E ricordo anche le discussioni avute con lui, quando dissentivo dalle sue posizioni, ma soprattutto il dolore di una comunicazione sempre più difficile a causa di una sordità crescente; la sua flessibilità dell’apprendere l’uso del pc e della rete, tanto che le mail erano diventate per lui quasi novantenne il vitale strumento di comunicazione. 

Difficilmente riesco a distinguere la figura del padre da quella del maestro. Autorevole e mai autoritario mi ha comunicato l’amore per la verità, la passione per l’uso della ragione e il rifiuto del conformismo, che mi affascinavano da ragazzina e che tanta parte hanno avuto nella scelta di studiare filosofia e dell’insegnamento. Nello stesso tempo sono inseparabili dall’affetto che portava a noi figlie, ai nipoti e alla mamma. 

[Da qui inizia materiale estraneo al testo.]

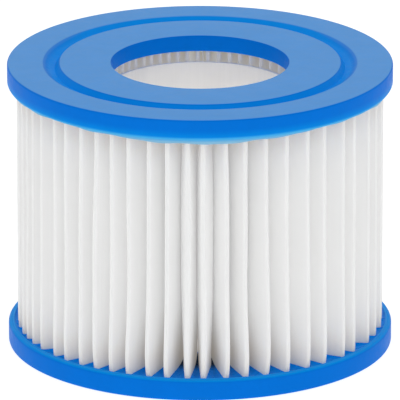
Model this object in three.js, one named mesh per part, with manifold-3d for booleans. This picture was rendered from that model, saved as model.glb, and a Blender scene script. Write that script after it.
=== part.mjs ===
// Filter cartridge for a small pool or spa pump: a ring of pleated sheet round a perforated
// core, closed at both ends by moulded ring caps. Units are millimetres and +Z is up.
// The origin is the centre of the lower cap's outer face. Water enters through the pleats
// and leaves along the bore.
import * as THREE from "three";
import { mergeVertices } from "three/addons/utils/BufferGeometryUtils.js";
import Module from "manifold-3d";

const wasm = await Module();
wasm.setup();

const HEIGHT = 80;
const GAP = 0.3; // between bonded neighbours

// End cap: a ring tray with a sealing groove in its outer face.
const CAP_R = 53;
const BORE_R = 24.4;
const RIM_H = 5.8;
const RIM_T = 1.5;
const COLLAR_H = 4.7;
const COLLAR_T = 1.6;
const TRAY_FLOOR = 2.6;
const FACE_ROUND = 0.5;
const LIP_ROUND = 1.2;
const GROOVE_IN_R = 38.3;
const GROOVE_OUT_R = 43.3;
const GROOVE_DEPTH = 1.7;
const CAP_SEGMENTS = 72;

// Potting: the adhesive bed that fills each tray and holds the ends of the pleats.
const BED_LOW = TRAY_FLOOR + GAP;
const BED_HIGH = COLLAR_H;
const BED_IN_R = BORE_R + COLLAR_T + GAP;
const BED_OUT_R = CAP_R - RIM_T - GAP;
const SLOT_LOW = 3.4;
const SLOT_GAP = 0.25;

// Pleated sheet: tight folds at both edges, and pleats that are widest part of the way in.
const PLEATS = 55;
const SHEET_T = 0.5;
const TIP_R = 50.35;
const TIP_HALF = 0.5;
const BELLY_R = 37;
const BELLY_HALF = 1.57;
const ROOT_R = 27.25;
const ROOT_HALF = 0.58;
const PITCH = (2 * Math.PI) / PLEATS;
const SHEET_LOW = SLOT_LOW + GAP;

// Seam: the strip of adhesive between the two ends of the sheet.
const SEAM_ANGLE = THREE.MathUtils.degToRad(88.4);
const SEAM_T = 0.5;
const SEAM_IN_R = 29.5;
const SEAM_OUT_R = 49.5;
const SEAM_TIP_R = 50.3;
const SEAM_HALF = (SEAM_T + SHEET_T) / 2 + GAP;

// Centre core: a tube with rows of windows, shorter than the pleats.
const CORE_IN_R = 25.6;
const CORE_T = 1.1;
const CORE_LOW = 8.1;
const CORE_SEGMENTS = 48;
const WINDOW_COLUMNS = 12;
const WINDOW_ROWS = 5;
const WINDOW_W = 5.4;
const WINDOW_H = 6.8;
const WINDOW_STEP = 9.8;

const CAP_BLUE = new THREE.MeshStandardMaterial({ color: 0x0a72d6, roughness: 0.42, metalness: 0 });
const POTTING_BLUE = new THREE.MeshStandardMaterial({ color: 0x2c8fdc, roughness: 0.3, metalness: 0 });
const SHEET_WHITE = new THREE.MeshStandardMaterial({ color: 0xeceae5, roughness: 0.95, metalness: 0 });
const CORE_GREY = new THREE.MeshStandardMaterial({ color: 0xd4d4d2, roughness: 0.5, metalness: 0 });
const SEAM_CREAM = new THREE.MeshStandardMaterial({ color: 0xe6dfc8, roughness: 0.35, metalness: 0 });

function named(name, geometry, material) {
  const mesh = new THREE.Mesh(geometry, material);
  mesh.name = name;
  return mesh;
}

// Ring turned about Z from a closed outline of [radius, height] pairs.
function turned(outline, segments) {
  const points = [...outline, outline[0]].map(([r, z]) => new THREE.Vector2(r, z));
  return new THREE.LatheGeometry(points, segments).rotateX(Math.PI / 2);
}

function toSolid(geometry) {
  const flat = geometry.index ? geometry.toNonIndexed() : geometry;
  const bare = new THREE.BufferGeometry().setAttribute("position", flat.getAttribute("position"));
  const merged = mergeVertices(bare, 1e-4);
  const mesh = new wasm.Mesh({
    numProp: 3,
    vertProperties: merged.attributes.position.array,
    triVerts: new Uint32Array(merged.index.array),
  });
  return new wasm.Manifold(mesh);
}

function toGeometry(solid) {
  const mesh = solid.getMesh();
  const geometry = new THREE.BufferGeometry();
  geometry.setAttribute("position", new THREE.BufferAttribute(mesh.vertProperties, mesh.numProp));
  geometry.setIndex(new THREE.BufferAttribute(mesh.triVerts, 1));
  geometry.computeVertexNormals();
  return geometry;
}

// Outline of the lower cap: outer face with its groove, rim, tray and collar round the bore.
function capOutline() {
  const trayR = CAP_R - RIM_T;
  return [
    [BORE_R + FACE_ROUND, 0],
    [GROOVE_IN_R, 0],
    [GROOVE_IN_R + 0.5, GROOVE_DEPTH - 0.3],
    [GROOVE_IN_R + 1.5, GROOVE_DEPTH],
    [GROOVE_IN_R + 3.2, GROOVE_DEPTH - 0.6],
    [GROOVE_OUT_R, 0],
    [CAP_R - FACE_ROUND, 0],
    [CAP_R, FACE_ROUND],
    [CAP_R, RIM_H - LIP_ROUND],
    [CAP_R - 0.35 * LIP_ROUND, RIM_H - 0.35 * LIP_ROUND],
    [CAP_R - LIP_ROUND, RIM_H],
    [trayR, RIM_H - 0.3],
    [trayR, TRAY_FLOOR],
    [BORE_R + COLLAR_T, TRAY_FLOOR],
    [BORE_R + COLLAR_T, COLLAR_H],
    [BORE_R + FACE_ROUND, COLLAR_H],
    [BORE_R, COLLAR_H - FACE_ROUND],
    [BORE_R, FACE_ROUND],
  ];
}

// Point at radius r in the direction of angle, then moved sideways, anticlockwise.
function polar(angle, r, side) {
  const x = r * Math.cos(angle) - side * Math.sin(angle);
  const y = r * Math.sin(angle) + side * Math.cos(angle);
  return new THREE.Vector2(x, y);
}

// Direction of pleat k. Pleat 0, which is also the last one, holds the seam.
function pleatAngle(k) {
  return SEAM_ANGLE + k * PITCH;
}

function pleatTip(k) {
  const angle = pleatAngle(k);
  return [
    polar(angle, BELLY_R, -BELLY_HALF),
    polar(angle, TIP_R, -TIP_HALF),
    polar(angle, TIP_R, TIP_HALF),
    polar(angle, BELLY_R, BELLY_HALF),
  ];
}

// Inner fold between pleat k and the next one.
function pleatRoot(k) {
  const angle = pleatAngle(k + 0.5);
  return [polar(angle, ROOT_R, -ROOT_HALF), polar(angle, ROOT_R, ROOT_HALF)];
}

// Middle of the folded sheet, once round from one side of the seam to the other.
function foldLine() {
  const line = [polar(pleatAngle(0), SEAM_TIP_R, SEAM_HALF), ...pleatRoot(0)];
  for (let k = 1; k < PLEATS; k++) {
    line.push(...pleatTip(k), ...pleatRoot(k));
  }
  line.push(polar(pleatAngle(PLEATS), SEAM_TIP_R, -SEAM_HALF));
  return line;
}

// The line moved to its left by offset, with mitred corners.
function moved(line, offset) {
  const steps = line.slice(1).map((p, i) => p.clone().sub(line[i]).normalize());
  return line.map((p, i) => {
    const a = steps[Math.max(i - 1, 0)];
    const b = steps[Math.min(i, steps.length - 1)];
    const mitre = new THREE.Vector2(-a.y - b.y, a.x + b.x);
    return p.clone().addScaledVector(mitre, offset / (1 + a.dot(b)));
  });
}

// Folded sheet of one thickness between two heights.
function foldedSheet(thickness, low, high) {
  const line = foldLine();
  const outline = [...moved(line, -thickness / 2), ...moved(line, thickness / 2).reverse()];
  const options = { depth: high - low, bevelEnabled: false };
  return new THREE.ExtrudeGeometry(new THREE.Shape(outline), options).translate(0, 0, low);
}

// Adhesive bed between two heights, with a blind slot for the end of the folded sheet.
function pottingBed(low, high, slotLow, slotHigh) {
  const outline = [
    [BED_IN_R, low],
    [BED_OUT_R, low],
    [BED_OUT_R, high],
    [BED_IN_R, high],
  ];
  const slot = foldedSheet(SHEET_T + 2 * SLOT_GAP, slotLow, slotHigh);
  return toGeometry(toSolid(turned(outline, CAP_SEGMENTS)).subtract(toSolid(slot)));
}

function coreWindow(column, row) {
  const angle = (column * 2 * Math.PI) / WINDOW_COLUMNS;
  const z = HEIGHT / 2 + (row - (WINDOW_ROWS - 1) / 2) * WINDOW_STEP;
  return new THREE.BoxGeometry(6, WINDOW_W, WINDOW_H)
    .translate(CORE_IN_R, 0, z)
    .rotateZ(angle);
}

function coreTube() {
  const outline = [
    [CORE_IN_R, CORE_LOW],
    [CORE_IN_R + CORE_T, CORE_LOW],
    [CORE_IN_R + CORE_T, HEIGHT - CORE_LOW],
    [CORE_IN_R, HEIGHT - CORE_LOW],
  ];
  let tube = toSolid(turned(outline, CORE_SEGMENTS));
  for (let column = 0; column < WINDOW_COLUMNS; column++) {
    for (let row = 0; row < WINDOW_ROWS; row++) {
      tube = tube.subtract(toSolid(coreWindow(column, row)));
    }
  }
  return toGeometry(tube);
}

function seamStrip() {
  const low = BED_HIGH + GAP;
  return new THREE.BoxGeometry(SEAM_OUT_R - SEAM_IN_R, SEAM_T, HEIGHT - 2 * low)
    .translate((SEAM_OUT_R + SEAM_IN_R) / 2, 0, HEIGHT / 2)
    .rotateZ(SEAM_ANGLE);
}

const cap = turned(capOutline(), CAP_SEGMENTS);
const bottomCap = named("bottom_end_cap", cap, CAP_BLUE);
const topCap = named("top_end_cap", cap, CAP_BLUE.clone());
topCap.rotation.x = Math.PI;
topCap.position.z = HEIGHT;

const bottomBed = pottingBed(BED_LOW, BED_HIGH, SLOT_LOW, HEIGHT / 2);
const topBed = pottingBed(HEIGHT - BED_HIGH, HEIGHT - BED_LOW, HEIGHT / 2, HEIGHT - SLOT_LOW);

const cartridge = new THREE.Group();
cartridge.name = "filter_cartridge";
cartridge.add(
  bottomCap,
  topCap,
  named("bottom_potting", bottomBed, POTTING_BLUE),
  named("top_potting", topBed, POTTING_BLUE.clone()),
  named("pleated_media", foldedSheet(SHEET_T, SHEET_LOW, HEIGHT - SHEET_LOW), SHEET_WHITE),
  named("media_seam", seamStrip(), SEAM_CREAM),
  named("centre_core", coreTube(), CORE_GREY),
);

export default cartridge;
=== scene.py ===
import math

import bmesh
import bpy
import numpy as np
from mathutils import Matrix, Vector, kdtree

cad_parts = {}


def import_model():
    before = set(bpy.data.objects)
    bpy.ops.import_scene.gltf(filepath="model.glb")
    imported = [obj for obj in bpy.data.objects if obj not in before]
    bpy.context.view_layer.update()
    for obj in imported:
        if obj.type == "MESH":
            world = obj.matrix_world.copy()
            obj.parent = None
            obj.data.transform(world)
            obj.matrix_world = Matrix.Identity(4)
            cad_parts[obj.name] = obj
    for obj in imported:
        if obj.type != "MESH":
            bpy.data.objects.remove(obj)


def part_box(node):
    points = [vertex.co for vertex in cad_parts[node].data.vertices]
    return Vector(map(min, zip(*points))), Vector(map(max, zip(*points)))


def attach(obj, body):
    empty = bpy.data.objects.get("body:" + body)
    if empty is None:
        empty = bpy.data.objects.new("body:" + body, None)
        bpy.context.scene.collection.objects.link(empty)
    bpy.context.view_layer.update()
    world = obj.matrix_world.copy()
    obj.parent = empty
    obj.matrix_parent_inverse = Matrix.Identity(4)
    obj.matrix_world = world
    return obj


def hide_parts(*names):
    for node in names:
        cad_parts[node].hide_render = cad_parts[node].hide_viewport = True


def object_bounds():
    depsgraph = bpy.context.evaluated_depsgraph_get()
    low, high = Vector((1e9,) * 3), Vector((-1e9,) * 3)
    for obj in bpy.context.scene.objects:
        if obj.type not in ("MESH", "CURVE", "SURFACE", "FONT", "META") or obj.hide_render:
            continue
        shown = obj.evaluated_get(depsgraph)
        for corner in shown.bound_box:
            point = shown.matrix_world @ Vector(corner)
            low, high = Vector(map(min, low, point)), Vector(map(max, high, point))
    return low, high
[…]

Una volta mi raccontava che Tommaso d’Aquino prima di morire, riferendosi ai suoi libri aveva detto “Sunt mihi palae”, sono pagliuzze di fronte all‘ Eterno; e col realismo che lo caratterizzava sottolineava che tutto ha una fine. Più volte nei giorni della sua dipartita, anche guardando i libri della sua biblioteca o l’articolo lasciato a metà nel momento del ricovero, mi è venuto in mente quest’episodio. Eppure sono certa che di fronte all’Eterno che si è fatto carne nulla andrà perduto, che non andranno perdute le pagliuzze disseminate in questi lunghi anni. Mi piace immaginarlo ora libero di studiare e di soddisfare la sua grande curiosità.